Provided records

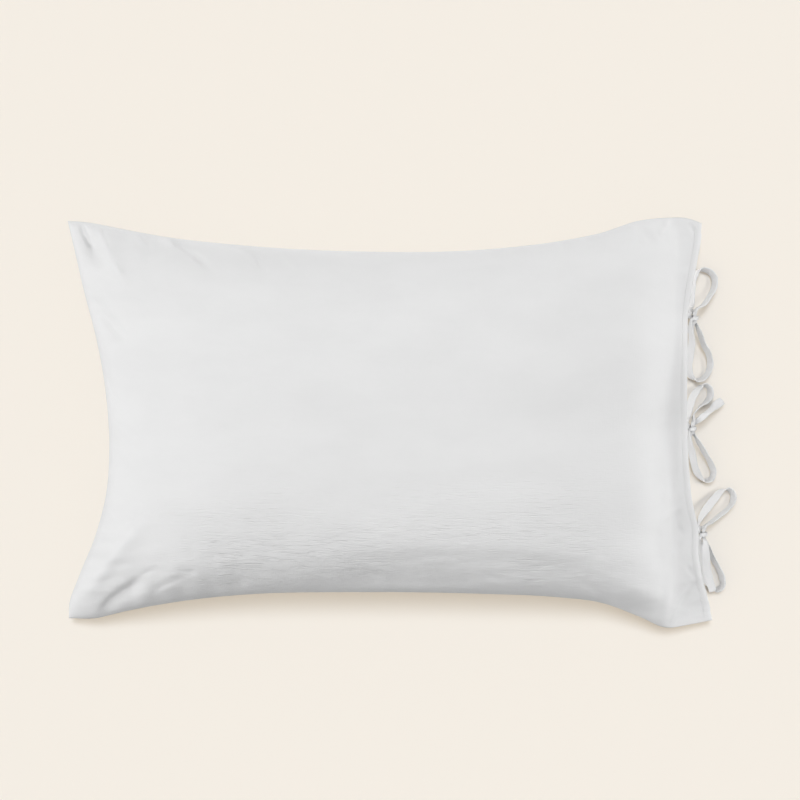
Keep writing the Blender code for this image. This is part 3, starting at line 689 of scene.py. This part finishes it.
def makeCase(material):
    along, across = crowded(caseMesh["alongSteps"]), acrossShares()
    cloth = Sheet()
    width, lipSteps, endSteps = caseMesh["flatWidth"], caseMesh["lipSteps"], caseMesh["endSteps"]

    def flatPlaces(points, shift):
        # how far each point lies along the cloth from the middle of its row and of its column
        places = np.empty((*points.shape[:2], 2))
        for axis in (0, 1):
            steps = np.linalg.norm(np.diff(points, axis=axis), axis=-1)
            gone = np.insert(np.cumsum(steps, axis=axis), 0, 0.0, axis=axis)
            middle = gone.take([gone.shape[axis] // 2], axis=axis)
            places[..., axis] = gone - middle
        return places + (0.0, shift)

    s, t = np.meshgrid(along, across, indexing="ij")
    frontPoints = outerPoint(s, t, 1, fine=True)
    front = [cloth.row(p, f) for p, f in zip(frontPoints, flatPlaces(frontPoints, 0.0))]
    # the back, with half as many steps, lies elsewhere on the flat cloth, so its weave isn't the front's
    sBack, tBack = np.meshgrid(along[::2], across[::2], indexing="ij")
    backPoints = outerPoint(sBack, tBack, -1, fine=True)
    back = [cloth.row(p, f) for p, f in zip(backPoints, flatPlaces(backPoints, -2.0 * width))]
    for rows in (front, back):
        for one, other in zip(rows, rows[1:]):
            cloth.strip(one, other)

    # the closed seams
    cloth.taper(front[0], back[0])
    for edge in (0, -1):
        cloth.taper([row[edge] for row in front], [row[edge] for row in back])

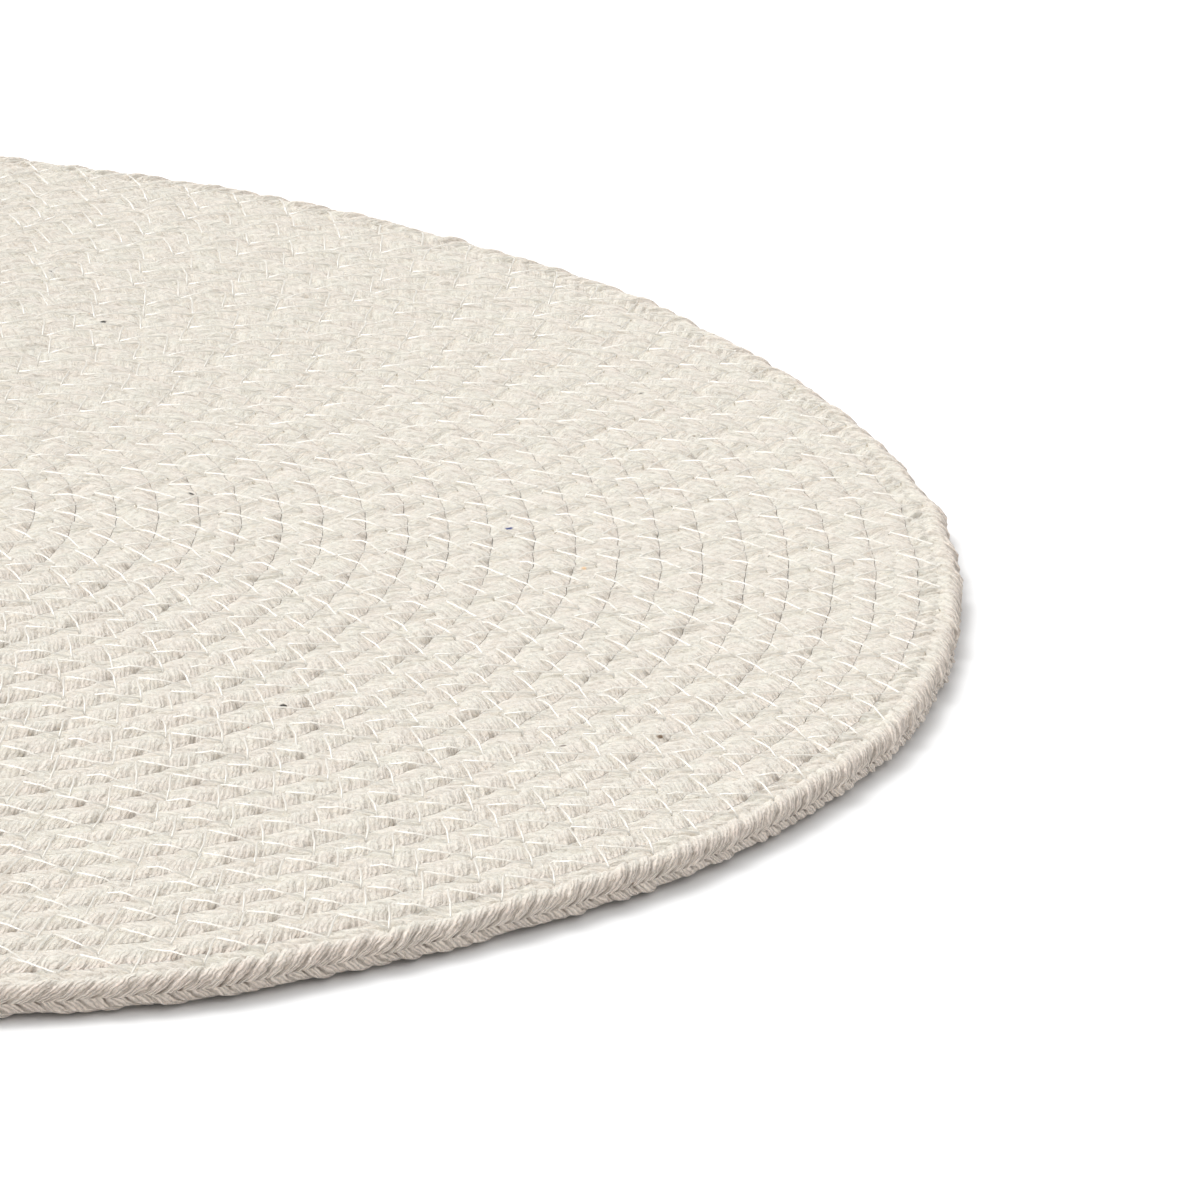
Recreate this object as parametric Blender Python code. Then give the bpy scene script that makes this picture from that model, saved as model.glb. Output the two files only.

Objective
Write out every entry again exactly, please, with nothing missing.

Expected output
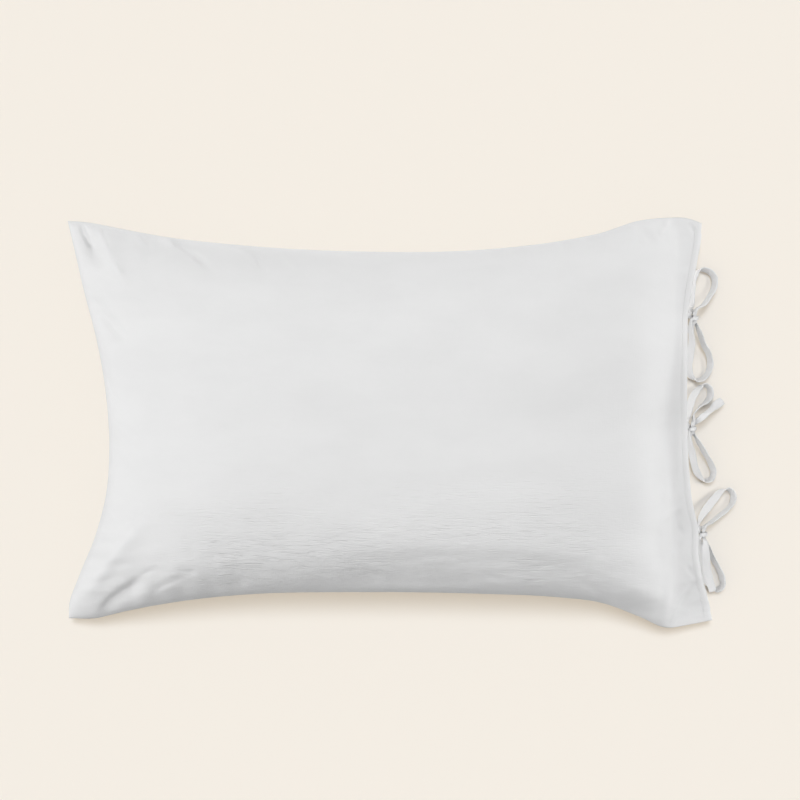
Keep writing the Blender code for this image. This is part 3, starting at line 689 of scene.py. This part finishes it.
def makeCase(material):
    along, across = crowded(caseMesh["alongSteps"]), acrossShares()
    cloth = Sheet()
    width, lipSteps, endSteps = caseMesh["flatWidth"], caseMesh["lipSteps"], caseMesh["endSteps"]

    def flatPlaces(points, shift):
        # how far each point lies along the cloth from the middle of its row and of its column
        places = np.empty((*points.shape[:2], 2))
        for axis in (0, 1):
            steps = np.linalg.norm(np.diff(points, axis=axis), axis=-1)
            gone = np.insert(np.cumsum(steps, axis=axis), 0, 0.0, axis=axis)
            middle = gone.take([gone.shape[axis] // 2], axis=axis)
            places[..., axis] = gone - middle
        return places + (0.0, shift)

    s, t = np.meshgrid(along, across, indexing="ij")
    frontPoints = outerPoint(s, t, 1, fine=True)
    front = [cloth.row(p, f) for p, f in zip(frontPoints, flatPlaces(frontPoints, 0.0))]
    # the back, with half as many steps, lies elsewhere on the flat cloth, so its weave isn't the front's
    sBack, tBack = np.meshgrid(along[::2], across[::2], indexing="ij")
    backPoints = outerPoint(sBack, tBack, -1, fine=True)
    back = [cloth.row(p, f) for p, f in zip(backPoints, flatPlaces(backPoints, -2.0 * width))]
    for rows in (front, back):
        for one, other in zip(rows, rows[1:]):
            cloth.strip(one, other)

    # the closed seams
    cloth.taper(front[0], back[0])
    for edge in (0, -1):
        cloth.taper([row[edge] for row in front], [row[edge] for row in back])

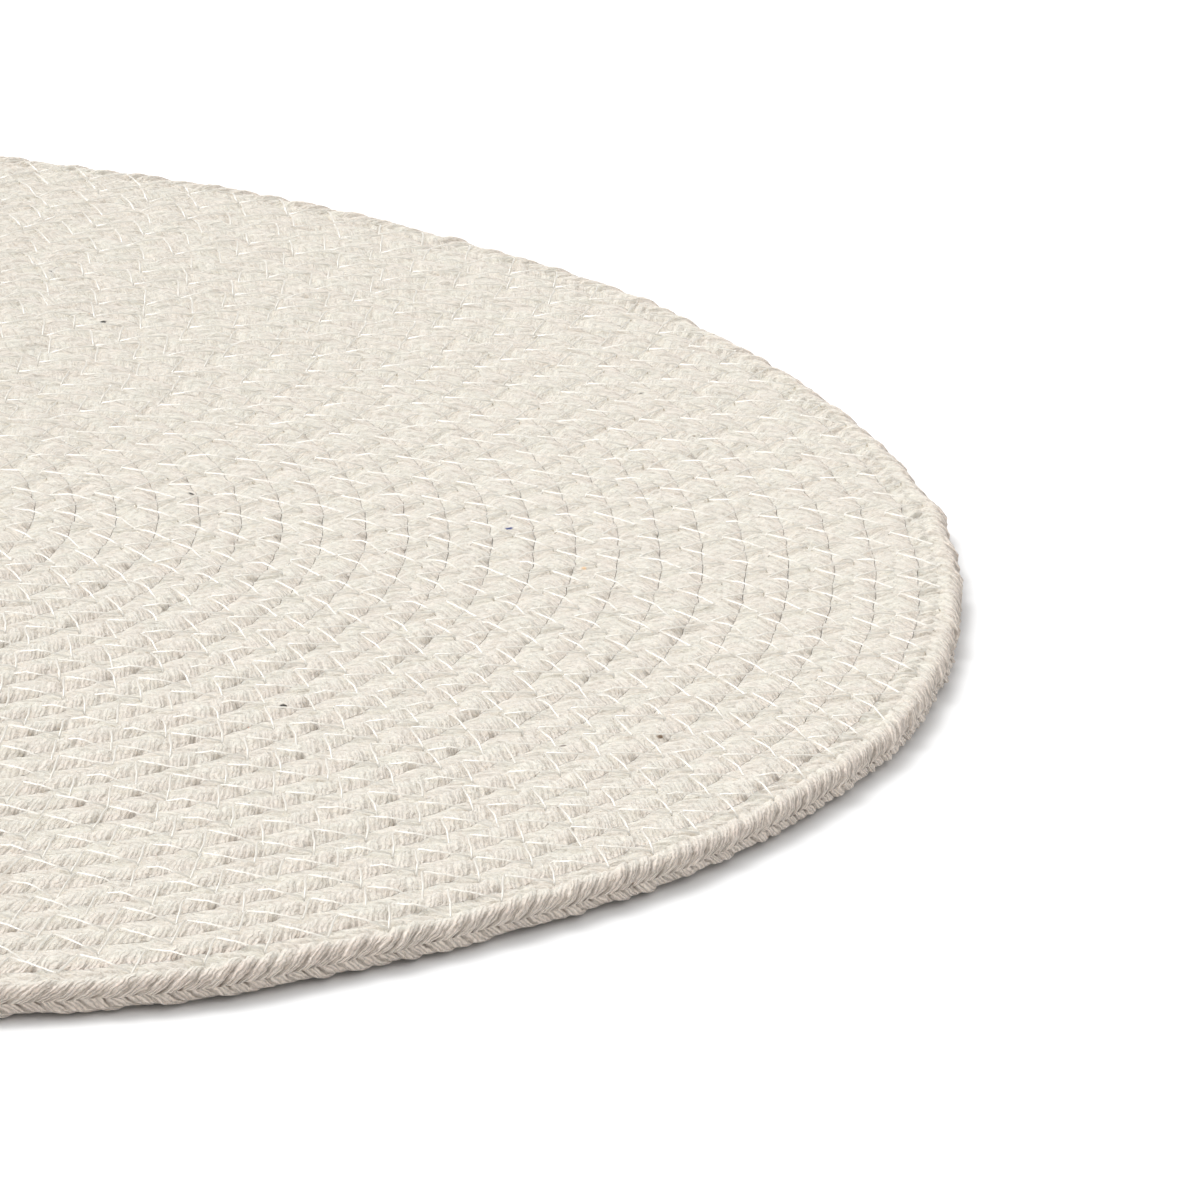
Recreate this object as parametric Blender Python code. Then give the bpy scene script that makes this picture from that model, saved as model.glb. Output the two files only.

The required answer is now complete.